I notice the problem in the blog post in that it talks about degrees C, while displaying charts of degrees F. But the numbers are correct and changing the text in the argument from C to F, would give you the same point. .1F measured increase, .5F adjustment factors.

And yes 1940 was a warmer than average year but its not as if the points being compared are a local unusually high year and a year that dips way down below other local temperatures.

To ignore that requires you take as a hypothesis that CO2 doesn't radiate in the infrared.

I'm not ignoring that CO2 has gone up. But you don't have to deny that CO2 is a greenhouse gas to question whether the temperature is going up. In any case I don't really question that the temperature has gone up, as I say the best available data seems to indicate that it has. But "its probably gone up" isn't the same as "it has gone up", let alone "it has gone up by X", and it certainly isn't the same as saying "it will go up multiples of X over the next century".
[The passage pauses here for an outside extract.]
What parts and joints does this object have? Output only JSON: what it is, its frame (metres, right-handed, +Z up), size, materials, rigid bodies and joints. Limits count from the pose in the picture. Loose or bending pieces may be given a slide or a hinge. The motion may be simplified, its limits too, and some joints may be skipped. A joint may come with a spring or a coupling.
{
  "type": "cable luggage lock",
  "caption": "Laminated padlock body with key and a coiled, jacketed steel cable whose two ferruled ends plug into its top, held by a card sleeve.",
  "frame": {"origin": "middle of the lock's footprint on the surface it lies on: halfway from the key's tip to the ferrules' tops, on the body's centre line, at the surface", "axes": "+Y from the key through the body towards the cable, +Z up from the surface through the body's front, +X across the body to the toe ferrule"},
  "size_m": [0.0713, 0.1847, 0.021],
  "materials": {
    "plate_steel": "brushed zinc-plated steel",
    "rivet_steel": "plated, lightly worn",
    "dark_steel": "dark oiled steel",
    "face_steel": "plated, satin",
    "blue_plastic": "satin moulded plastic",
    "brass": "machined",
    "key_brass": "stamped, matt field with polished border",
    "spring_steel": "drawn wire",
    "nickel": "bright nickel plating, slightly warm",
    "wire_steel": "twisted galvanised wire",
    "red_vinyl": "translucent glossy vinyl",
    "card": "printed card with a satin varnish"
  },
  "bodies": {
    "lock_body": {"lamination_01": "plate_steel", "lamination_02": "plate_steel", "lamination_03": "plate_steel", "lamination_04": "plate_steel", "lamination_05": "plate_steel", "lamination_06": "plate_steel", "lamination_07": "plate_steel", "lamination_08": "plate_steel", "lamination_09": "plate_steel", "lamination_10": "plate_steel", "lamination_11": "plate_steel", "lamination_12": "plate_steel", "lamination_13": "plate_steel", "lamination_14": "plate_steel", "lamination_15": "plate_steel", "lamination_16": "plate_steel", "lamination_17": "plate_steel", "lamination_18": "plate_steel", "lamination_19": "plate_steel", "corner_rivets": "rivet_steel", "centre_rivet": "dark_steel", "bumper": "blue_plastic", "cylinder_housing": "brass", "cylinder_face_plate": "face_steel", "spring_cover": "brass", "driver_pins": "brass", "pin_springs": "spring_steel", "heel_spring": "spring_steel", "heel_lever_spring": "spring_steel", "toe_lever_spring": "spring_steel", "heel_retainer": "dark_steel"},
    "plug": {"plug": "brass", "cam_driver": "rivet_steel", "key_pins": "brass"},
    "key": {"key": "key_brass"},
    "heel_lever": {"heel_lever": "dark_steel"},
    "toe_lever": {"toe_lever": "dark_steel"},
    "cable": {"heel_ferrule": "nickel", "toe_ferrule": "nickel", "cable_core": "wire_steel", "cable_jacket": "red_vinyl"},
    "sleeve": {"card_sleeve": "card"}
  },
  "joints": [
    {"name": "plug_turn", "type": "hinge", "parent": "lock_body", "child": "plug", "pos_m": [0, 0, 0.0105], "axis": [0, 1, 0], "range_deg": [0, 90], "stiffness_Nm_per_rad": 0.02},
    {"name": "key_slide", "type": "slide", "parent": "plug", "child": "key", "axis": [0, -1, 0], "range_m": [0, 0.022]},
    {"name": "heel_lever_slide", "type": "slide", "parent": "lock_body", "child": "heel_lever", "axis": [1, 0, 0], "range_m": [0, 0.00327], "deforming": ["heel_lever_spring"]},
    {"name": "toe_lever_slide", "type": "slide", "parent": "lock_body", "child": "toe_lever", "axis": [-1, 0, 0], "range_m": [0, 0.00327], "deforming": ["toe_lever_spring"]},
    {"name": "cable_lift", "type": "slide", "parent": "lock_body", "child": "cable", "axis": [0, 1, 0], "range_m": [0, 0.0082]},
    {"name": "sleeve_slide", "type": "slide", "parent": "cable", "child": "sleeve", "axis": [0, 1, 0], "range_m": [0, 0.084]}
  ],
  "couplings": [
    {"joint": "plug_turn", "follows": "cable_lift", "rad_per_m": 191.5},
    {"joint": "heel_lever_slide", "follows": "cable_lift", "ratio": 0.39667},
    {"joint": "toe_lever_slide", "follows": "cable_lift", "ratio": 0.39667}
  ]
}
You have somewhat questionable data, showing the temperature has gone up. I say somewhat questionable, because it is, but its good enough to believe there has been some increase in temperature. In fact for the sake of argument, I'm going to, for a moment, suspend any doubt and assume, yes there is a current upward trend in temperature (its not difficult to do so, as the doubt is far from enormous). So if its a fact that temperatures have gone up, that still doesn't mean we know exactly how much, but lets assume they have gone up the .5 F since 1900 as shown by ncdc.noaa.gov

So for the moment stipulate .5 degrees F over a century as "established fact" even though it really isn't.

You also have the fact that CO2 is a greenhouse gas. That is firmly established fact.

Its a long stretch to take those two facts, and say something like "global temperatures will go up X degrees over the next century, and X is high enough to cause severe problems". Its even a longer stretch to take those two facts (or really one fact and one best guess) and say that "we should implement policies X, Y, and Z to fight global warming", or even "we should make a large effort to fight global warming even if it is very difficult and expensive", or "making a strong effort to reduce world wide CO2 emissions will overall be beneficial for humanity".